[Problem to solve]
Reproduce, exactly and in full, only the lines below from the one containing "facts = (name, len(shape.Solids), shape.Volume, shape.isValid())" through the one containing "Vector(map(max, high, point))".
-=-=-=-=-
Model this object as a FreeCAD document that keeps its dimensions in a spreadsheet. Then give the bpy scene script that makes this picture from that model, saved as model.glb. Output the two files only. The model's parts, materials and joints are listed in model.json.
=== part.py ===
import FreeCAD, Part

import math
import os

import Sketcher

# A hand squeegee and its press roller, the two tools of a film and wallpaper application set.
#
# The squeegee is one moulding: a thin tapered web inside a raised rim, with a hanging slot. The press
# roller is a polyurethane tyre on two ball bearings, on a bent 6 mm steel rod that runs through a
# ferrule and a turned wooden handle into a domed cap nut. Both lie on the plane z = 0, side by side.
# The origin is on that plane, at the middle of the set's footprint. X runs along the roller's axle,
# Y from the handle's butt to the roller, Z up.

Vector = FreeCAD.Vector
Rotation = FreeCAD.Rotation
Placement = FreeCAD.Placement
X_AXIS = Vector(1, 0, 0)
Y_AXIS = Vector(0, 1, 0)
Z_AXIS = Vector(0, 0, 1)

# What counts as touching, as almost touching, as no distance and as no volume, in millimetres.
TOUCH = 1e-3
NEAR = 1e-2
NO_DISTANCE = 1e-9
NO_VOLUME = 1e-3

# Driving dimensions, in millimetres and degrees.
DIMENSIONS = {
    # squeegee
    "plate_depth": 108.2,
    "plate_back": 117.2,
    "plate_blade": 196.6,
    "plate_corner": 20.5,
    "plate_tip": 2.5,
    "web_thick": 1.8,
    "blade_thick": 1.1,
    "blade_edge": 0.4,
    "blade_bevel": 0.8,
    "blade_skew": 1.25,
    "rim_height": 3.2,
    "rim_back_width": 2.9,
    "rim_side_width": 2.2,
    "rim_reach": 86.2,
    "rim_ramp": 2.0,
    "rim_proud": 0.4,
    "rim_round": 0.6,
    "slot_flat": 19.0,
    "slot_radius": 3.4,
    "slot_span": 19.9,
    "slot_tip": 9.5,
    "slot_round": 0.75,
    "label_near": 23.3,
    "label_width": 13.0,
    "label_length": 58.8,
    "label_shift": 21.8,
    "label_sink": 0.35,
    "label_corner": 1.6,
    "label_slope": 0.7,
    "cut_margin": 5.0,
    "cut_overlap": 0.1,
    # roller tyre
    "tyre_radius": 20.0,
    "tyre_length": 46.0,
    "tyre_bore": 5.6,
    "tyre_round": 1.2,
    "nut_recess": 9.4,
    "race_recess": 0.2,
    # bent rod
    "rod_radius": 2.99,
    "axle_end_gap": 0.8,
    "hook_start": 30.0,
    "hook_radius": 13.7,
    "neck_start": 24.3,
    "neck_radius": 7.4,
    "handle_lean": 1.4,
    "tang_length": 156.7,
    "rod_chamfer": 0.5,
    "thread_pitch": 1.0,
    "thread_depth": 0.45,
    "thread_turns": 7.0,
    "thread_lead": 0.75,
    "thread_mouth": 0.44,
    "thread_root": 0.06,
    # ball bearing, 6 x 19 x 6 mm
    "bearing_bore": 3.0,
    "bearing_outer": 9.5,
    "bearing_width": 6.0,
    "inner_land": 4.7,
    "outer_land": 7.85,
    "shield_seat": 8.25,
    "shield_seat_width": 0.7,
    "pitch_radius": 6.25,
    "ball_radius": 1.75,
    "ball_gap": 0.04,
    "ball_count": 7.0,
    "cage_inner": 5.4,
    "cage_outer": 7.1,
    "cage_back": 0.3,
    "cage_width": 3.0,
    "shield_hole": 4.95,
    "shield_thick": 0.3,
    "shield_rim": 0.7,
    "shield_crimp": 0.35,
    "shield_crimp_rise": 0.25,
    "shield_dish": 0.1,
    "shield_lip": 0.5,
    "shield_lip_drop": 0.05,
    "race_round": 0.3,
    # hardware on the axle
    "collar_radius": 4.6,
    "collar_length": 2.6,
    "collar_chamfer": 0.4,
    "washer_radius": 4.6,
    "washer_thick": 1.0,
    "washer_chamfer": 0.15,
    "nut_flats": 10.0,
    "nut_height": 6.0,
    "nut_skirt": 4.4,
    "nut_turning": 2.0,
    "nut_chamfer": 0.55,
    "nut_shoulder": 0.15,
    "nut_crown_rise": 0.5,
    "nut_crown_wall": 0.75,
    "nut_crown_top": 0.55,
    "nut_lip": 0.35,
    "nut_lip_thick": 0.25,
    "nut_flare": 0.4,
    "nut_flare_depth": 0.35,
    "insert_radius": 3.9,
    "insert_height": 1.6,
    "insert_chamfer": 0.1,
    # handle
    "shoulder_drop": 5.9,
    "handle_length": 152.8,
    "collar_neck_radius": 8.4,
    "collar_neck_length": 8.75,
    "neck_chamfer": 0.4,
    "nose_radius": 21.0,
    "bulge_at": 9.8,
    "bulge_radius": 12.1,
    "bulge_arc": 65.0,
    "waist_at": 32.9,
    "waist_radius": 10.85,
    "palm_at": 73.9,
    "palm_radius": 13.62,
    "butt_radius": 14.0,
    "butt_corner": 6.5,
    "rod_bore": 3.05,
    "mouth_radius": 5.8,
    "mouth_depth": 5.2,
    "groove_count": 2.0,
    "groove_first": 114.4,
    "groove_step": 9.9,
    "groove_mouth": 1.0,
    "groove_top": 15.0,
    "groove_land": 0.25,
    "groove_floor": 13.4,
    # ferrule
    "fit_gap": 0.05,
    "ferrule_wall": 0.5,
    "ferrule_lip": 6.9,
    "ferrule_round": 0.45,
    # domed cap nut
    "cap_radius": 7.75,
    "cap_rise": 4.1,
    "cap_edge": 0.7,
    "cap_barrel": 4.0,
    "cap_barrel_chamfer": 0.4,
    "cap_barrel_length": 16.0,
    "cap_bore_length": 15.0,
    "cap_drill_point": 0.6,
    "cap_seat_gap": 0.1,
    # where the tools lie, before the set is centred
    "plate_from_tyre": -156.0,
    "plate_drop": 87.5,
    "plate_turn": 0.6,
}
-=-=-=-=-
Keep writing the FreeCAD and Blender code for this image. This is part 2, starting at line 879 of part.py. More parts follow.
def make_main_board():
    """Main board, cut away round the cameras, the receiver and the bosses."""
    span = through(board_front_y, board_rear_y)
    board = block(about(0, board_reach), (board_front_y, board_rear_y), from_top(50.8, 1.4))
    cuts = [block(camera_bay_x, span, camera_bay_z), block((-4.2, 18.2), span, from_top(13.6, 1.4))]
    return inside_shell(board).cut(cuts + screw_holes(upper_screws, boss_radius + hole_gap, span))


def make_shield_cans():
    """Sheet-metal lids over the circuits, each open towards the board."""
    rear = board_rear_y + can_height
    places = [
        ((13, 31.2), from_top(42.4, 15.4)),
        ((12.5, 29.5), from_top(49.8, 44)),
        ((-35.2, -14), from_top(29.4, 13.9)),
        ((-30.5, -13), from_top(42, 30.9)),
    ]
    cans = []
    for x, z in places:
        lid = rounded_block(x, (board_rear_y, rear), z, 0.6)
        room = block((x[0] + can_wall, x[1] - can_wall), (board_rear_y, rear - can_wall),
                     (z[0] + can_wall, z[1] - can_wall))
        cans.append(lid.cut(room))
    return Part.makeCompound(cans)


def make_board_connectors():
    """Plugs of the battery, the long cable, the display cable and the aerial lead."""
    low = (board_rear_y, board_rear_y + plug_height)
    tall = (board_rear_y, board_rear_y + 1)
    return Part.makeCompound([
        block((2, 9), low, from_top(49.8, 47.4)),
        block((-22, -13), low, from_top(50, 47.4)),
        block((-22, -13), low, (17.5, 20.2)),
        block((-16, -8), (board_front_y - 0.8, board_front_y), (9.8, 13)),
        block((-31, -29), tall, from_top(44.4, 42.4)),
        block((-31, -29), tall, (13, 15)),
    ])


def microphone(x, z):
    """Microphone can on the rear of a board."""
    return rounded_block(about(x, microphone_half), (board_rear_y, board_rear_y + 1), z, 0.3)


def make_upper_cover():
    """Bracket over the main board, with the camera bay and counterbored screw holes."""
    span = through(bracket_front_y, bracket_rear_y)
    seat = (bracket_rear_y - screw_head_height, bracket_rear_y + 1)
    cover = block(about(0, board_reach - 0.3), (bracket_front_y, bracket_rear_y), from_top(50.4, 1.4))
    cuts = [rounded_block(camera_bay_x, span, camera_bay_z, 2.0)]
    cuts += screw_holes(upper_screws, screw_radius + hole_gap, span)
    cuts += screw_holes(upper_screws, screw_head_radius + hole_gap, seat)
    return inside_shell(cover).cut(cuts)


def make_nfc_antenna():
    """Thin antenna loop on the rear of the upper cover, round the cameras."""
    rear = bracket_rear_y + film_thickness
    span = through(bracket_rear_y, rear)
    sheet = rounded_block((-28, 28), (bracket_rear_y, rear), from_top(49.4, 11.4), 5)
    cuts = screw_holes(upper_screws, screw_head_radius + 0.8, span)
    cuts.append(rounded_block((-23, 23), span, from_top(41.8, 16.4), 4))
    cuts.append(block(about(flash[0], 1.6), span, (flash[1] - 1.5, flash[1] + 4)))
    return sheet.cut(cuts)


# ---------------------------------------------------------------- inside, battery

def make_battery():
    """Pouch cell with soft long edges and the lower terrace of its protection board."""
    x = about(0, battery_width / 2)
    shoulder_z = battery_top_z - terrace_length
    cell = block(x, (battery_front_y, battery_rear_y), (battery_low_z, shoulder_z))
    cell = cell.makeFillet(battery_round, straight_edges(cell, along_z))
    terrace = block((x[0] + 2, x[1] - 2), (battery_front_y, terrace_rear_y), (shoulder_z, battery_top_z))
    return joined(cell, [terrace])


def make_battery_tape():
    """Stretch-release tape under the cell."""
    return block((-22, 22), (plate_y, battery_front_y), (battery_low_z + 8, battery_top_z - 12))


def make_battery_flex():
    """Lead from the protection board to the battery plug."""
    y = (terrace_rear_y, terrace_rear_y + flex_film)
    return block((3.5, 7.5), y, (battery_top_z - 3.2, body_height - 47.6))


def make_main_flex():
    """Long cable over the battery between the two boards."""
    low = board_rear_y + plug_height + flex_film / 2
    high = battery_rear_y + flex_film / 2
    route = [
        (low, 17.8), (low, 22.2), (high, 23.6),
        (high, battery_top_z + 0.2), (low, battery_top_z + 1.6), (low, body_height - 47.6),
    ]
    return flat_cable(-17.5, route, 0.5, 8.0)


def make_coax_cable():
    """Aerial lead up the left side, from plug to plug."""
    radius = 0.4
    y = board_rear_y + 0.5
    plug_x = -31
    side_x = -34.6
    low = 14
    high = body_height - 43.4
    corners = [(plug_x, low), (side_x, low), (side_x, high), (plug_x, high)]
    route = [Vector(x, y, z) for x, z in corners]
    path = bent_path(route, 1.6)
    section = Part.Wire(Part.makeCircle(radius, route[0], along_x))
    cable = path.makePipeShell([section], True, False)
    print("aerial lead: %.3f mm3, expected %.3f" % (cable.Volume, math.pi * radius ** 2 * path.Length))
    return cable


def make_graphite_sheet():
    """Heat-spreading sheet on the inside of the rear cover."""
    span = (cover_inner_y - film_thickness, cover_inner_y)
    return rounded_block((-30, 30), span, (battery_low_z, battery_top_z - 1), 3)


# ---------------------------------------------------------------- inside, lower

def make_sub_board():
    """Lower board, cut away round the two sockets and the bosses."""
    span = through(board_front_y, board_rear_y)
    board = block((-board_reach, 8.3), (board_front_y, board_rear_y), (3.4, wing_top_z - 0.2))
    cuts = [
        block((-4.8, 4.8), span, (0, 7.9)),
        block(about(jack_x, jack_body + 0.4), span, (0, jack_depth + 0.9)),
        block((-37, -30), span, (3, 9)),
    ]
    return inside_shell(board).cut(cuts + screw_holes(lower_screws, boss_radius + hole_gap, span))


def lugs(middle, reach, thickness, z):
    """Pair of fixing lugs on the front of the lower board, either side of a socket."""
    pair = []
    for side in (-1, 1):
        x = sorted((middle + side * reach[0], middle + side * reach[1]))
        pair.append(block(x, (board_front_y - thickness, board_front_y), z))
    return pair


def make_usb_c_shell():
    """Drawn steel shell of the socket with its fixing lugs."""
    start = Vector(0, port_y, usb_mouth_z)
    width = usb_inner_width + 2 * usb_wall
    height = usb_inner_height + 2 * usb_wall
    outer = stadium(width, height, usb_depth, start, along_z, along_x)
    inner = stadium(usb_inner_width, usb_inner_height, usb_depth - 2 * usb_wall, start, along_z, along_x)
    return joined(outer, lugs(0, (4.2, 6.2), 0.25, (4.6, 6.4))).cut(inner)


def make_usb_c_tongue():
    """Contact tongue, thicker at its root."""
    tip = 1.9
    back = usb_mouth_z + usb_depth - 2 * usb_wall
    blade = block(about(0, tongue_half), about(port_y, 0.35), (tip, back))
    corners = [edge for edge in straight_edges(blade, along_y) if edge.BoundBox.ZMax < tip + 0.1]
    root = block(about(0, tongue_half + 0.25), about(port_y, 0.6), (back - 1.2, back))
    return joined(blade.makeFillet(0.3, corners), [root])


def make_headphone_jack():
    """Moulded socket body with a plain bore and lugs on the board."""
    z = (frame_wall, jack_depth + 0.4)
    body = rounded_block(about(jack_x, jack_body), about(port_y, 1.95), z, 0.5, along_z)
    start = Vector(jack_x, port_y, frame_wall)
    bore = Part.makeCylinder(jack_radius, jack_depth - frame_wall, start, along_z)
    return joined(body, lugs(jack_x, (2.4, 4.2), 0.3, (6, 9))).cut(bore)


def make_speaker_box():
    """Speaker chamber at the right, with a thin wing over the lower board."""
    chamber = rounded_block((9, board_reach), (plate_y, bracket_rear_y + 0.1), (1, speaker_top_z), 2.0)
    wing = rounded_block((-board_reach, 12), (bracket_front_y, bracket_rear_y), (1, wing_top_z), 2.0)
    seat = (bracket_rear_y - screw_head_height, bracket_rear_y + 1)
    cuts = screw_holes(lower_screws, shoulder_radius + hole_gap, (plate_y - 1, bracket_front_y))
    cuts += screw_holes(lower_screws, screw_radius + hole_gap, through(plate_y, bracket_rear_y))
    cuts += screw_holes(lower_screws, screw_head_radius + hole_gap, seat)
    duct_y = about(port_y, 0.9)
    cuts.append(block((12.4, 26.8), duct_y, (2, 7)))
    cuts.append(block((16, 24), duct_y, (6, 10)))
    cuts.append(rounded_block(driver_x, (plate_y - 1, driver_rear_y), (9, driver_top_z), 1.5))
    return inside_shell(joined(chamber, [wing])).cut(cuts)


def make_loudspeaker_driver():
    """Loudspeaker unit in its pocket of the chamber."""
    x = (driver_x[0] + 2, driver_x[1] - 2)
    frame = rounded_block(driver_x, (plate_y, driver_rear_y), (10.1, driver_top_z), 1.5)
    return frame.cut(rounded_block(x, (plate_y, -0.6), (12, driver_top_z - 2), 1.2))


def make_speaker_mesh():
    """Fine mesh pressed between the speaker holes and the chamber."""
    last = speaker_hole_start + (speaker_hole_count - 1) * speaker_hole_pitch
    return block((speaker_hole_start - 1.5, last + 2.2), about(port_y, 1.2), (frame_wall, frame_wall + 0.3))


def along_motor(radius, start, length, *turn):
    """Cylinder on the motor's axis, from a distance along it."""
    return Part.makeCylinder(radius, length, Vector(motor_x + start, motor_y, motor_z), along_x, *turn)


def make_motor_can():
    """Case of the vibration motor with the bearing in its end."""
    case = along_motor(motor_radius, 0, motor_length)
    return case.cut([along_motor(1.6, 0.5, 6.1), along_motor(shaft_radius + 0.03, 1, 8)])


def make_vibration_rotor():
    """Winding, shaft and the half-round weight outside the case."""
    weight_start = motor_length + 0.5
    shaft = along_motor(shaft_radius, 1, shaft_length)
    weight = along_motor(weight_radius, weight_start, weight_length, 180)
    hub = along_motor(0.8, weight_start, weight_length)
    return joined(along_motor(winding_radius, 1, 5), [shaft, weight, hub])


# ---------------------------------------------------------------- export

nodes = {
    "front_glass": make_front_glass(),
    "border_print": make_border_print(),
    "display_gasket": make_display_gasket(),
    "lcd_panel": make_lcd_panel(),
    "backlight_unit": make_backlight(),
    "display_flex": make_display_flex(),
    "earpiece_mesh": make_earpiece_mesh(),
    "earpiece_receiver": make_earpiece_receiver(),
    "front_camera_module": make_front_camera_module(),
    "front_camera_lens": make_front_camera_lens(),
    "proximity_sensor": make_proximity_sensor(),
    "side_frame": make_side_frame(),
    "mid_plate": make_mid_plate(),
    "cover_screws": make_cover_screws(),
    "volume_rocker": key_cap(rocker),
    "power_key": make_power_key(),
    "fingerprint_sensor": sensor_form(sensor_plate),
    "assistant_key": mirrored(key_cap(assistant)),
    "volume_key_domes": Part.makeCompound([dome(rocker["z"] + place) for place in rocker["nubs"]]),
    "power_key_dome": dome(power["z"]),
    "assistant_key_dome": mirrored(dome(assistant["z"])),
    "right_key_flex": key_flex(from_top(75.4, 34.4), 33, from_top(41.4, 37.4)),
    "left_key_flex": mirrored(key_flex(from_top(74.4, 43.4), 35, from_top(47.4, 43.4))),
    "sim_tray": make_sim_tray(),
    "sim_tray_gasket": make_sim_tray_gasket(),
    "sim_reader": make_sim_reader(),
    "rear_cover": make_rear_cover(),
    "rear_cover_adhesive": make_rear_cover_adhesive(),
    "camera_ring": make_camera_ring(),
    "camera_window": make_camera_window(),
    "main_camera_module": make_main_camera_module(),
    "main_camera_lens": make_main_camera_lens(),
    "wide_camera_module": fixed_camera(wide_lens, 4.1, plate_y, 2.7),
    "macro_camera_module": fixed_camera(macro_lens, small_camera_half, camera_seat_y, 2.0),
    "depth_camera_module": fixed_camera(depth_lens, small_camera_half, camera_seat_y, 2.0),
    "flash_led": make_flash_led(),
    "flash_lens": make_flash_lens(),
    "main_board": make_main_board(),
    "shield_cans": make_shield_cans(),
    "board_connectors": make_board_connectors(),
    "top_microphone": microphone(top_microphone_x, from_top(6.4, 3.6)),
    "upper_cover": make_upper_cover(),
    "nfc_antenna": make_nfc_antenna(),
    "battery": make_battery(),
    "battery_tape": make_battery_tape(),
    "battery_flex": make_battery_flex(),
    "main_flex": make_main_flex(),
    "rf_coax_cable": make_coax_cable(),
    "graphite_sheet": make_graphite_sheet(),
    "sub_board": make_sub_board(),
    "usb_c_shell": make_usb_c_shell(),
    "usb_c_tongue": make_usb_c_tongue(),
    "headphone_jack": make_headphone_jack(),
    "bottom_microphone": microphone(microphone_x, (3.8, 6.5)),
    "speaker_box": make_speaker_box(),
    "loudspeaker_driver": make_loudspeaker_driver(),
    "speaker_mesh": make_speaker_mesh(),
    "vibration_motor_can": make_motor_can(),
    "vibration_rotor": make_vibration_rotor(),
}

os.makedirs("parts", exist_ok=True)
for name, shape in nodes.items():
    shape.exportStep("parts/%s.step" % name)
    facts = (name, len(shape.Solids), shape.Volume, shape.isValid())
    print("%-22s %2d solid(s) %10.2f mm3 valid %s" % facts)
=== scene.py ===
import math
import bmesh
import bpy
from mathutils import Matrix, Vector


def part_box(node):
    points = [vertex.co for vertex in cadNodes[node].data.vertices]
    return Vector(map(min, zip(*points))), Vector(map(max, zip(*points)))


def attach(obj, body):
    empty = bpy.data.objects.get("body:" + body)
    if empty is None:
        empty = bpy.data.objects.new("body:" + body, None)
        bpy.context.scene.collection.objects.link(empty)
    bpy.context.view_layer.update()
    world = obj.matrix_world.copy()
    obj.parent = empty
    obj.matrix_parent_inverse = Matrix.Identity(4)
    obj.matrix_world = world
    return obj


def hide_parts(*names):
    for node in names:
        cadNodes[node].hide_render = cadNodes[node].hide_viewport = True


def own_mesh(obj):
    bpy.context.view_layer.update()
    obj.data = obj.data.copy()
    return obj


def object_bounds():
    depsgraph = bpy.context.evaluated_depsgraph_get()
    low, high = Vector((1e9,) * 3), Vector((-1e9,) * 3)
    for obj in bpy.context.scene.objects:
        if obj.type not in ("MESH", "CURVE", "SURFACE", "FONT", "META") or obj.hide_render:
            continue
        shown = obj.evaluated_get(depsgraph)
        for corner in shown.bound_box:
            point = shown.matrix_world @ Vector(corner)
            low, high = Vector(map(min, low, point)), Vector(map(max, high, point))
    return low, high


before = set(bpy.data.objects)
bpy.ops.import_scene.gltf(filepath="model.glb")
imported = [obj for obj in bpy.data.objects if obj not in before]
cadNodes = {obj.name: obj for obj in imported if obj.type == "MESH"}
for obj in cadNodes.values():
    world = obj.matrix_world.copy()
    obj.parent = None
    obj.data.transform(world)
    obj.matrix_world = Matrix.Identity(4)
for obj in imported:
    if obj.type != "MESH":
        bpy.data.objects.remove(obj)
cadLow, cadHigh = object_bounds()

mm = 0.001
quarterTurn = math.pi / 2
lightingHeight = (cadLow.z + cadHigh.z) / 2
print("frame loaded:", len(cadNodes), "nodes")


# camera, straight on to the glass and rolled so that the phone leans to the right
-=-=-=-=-
[Written response]
    facts = (name, len(shape.Solids), shape.Volume, shape.isValid())
    print("%-22s %2d solid(s) %10.2f mm3 valid %s" % facts)
=== scene.py ===
import math
import bmesh
import bpy
from mathutils import Matrix, Vector


def part_box(node):
    points = [vertex.co for vertex in cadNodes[node].data.vertices]
    return Vector(map(min, zip(*points))), Vector(map(max, zip(*points)))


def attach(obj, body):
    empty = bpy.data.objects.get("body:" + body)
    if empty is None:
        empty = bpy.data.objects.new("body:" + body, None)
        bpy.context.scene.collection.objects.link(empty)
    bpy.context.view_layer.update()
    world = obj.matrix_world.copy()
    obj.parent = empty
    obj.matrix_parent_inverse = Matrix.Identity(4)
    obj.matrix_world = world
    return obj


def hide_parts(*names):
    for node in names:
        cadNodes[node].hide_render = cadNodes[node].hide_viewport = True


def own_mesh(obj):
    bpy.context.view_layer.update()
    obj.data = obj.data.copy()
    return obj


def object_bounds():
    depsgraph = bpy.context.evaluated_depsgraph_get()
    low, high = Vector((1e9,) * 3), Vector((-1e9,) * 3)
    for obj in bpy.context.scene.objects:
        if obj.type not in ("MESH", "CURVE", "SURFACE", "FONT", "META") or obj.hide_render:
            continue
        shown = obj.evaluated_get(depsgraph)
        for corner in shown.bound_box:
            point = shown.matrix_world @ Vector(corner)
            low, high = Vector(map(min, low, point)), Vector(map(max, high, point))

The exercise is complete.